◆ SET TASK ◆
Tally every line of the material that includes "materials", then give the tally and nothing else.

== == ==

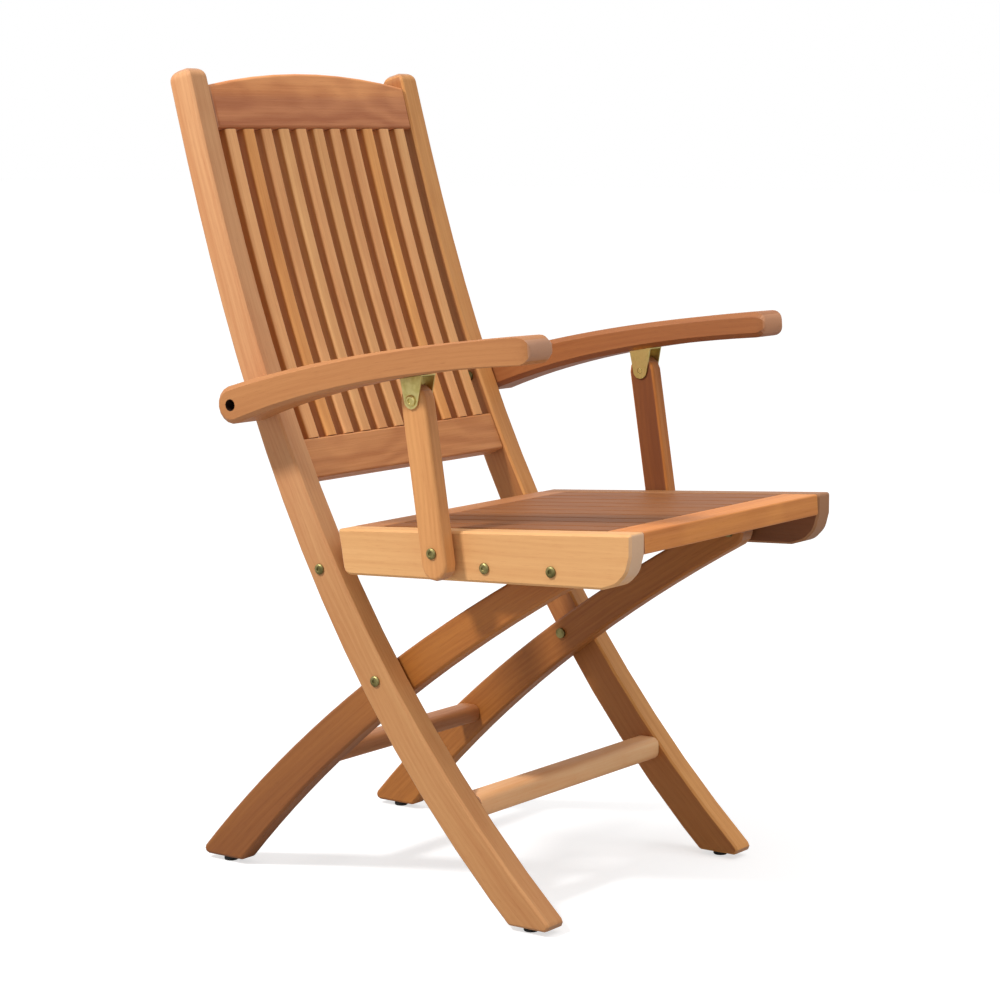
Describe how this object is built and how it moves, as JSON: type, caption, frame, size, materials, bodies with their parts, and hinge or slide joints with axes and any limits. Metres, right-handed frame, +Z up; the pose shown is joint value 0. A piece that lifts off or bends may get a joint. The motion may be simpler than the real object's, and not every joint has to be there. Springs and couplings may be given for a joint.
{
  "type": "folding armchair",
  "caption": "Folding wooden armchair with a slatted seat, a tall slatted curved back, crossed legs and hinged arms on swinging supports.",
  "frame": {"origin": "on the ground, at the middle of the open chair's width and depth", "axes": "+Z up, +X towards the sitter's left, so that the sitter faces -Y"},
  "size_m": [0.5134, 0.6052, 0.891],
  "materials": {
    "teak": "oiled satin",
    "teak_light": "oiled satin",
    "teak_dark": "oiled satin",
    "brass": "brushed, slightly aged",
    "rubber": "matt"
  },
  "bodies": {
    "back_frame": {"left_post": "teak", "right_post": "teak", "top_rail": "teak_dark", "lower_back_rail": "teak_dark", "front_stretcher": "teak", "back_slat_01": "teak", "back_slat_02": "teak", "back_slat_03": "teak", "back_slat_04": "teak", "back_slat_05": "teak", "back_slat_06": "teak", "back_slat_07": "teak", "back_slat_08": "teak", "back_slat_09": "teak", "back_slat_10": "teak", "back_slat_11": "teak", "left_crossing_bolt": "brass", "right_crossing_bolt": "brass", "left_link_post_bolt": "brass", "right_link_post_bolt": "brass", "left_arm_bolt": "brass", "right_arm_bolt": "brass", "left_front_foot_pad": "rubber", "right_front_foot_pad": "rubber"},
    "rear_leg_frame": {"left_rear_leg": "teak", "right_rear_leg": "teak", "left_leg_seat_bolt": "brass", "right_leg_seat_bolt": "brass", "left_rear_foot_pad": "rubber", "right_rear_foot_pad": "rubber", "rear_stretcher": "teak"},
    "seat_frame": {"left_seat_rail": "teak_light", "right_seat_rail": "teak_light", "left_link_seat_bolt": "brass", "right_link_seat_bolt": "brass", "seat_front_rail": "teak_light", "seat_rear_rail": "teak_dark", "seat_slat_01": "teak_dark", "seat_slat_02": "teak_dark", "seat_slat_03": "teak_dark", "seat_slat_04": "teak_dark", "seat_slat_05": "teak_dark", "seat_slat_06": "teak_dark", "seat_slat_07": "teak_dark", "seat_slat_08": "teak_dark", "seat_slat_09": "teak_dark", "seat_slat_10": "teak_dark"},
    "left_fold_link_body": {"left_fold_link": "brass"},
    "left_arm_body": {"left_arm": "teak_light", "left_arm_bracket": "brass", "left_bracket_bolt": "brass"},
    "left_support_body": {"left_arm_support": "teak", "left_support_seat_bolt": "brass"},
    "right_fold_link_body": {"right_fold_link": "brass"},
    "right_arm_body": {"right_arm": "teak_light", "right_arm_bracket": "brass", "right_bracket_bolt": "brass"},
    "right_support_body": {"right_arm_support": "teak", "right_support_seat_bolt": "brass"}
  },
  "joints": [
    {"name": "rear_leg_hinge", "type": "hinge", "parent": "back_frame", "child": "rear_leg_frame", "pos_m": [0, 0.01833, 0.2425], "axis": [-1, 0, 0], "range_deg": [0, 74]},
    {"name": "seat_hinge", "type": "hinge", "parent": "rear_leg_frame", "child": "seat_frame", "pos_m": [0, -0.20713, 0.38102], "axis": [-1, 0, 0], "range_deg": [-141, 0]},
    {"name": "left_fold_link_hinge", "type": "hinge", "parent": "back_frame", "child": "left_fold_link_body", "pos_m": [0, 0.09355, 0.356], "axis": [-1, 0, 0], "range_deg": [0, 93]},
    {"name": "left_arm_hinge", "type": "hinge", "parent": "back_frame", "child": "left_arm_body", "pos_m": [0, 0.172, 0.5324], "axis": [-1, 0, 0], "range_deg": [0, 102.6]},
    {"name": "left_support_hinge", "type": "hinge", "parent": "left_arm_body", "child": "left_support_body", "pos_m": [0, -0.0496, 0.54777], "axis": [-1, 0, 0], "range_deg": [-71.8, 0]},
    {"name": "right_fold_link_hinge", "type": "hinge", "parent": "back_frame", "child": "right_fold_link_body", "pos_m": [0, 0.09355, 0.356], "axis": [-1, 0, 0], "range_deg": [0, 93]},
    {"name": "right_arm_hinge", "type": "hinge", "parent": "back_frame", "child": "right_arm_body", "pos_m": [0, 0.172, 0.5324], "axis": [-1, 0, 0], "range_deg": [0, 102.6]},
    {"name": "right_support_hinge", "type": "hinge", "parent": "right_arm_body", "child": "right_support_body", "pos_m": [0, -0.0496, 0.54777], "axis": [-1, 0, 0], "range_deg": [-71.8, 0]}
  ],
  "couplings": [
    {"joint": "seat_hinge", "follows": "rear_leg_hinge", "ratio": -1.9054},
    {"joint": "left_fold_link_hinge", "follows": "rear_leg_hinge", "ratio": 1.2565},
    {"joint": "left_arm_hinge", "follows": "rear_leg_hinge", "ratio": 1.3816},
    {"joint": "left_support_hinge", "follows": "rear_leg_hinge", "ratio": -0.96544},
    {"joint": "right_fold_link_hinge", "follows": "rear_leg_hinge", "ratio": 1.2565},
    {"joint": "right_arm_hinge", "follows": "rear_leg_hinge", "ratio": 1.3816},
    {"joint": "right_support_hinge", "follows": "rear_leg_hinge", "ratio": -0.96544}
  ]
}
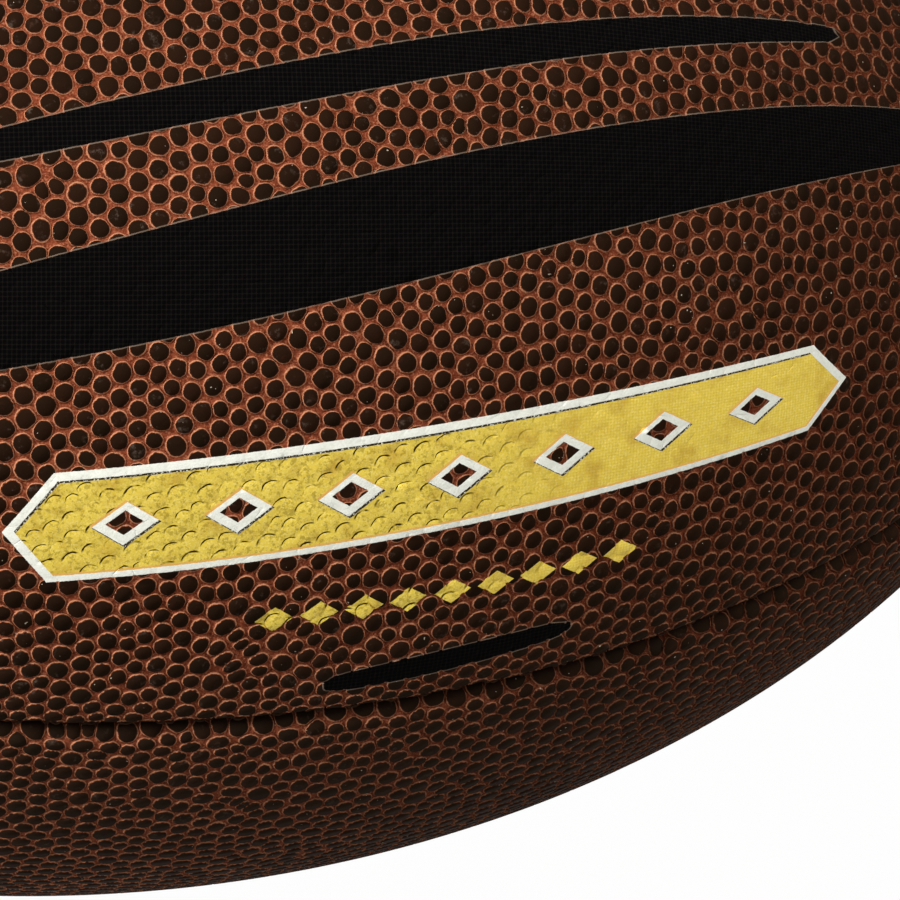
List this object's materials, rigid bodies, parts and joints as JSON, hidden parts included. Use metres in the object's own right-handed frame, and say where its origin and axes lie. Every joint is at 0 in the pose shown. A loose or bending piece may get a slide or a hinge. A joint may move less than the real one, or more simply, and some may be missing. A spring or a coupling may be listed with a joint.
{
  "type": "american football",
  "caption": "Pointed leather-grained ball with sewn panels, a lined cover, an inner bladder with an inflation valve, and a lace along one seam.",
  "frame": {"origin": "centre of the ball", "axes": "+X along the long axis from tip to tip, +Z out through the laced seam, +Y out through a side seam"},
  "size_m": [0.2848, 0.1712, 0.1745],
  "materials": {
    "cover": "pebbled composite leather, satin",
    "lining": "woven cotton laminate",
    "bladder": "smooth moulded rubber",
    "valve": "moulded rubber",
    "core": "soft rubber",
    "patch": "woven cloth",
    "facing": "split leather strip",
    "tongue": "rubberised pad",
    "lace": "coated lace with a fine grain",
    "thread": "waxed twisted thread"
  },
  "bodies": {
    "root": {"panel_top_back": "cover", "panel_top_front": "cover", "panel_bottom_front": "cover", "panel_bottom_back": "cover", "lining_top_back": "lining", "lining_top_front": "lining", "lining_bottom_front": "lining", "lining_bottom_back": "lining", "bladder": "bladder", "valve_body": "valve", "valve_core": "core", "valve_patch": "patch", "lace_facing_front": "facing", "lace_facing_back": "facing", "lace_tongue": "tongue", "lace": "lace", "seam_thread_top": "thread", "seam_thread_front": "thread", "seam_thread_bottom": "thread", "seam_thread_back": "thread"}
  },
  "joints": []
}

== == ==

◆ ANSWER TO THE EXERCISE ◆
4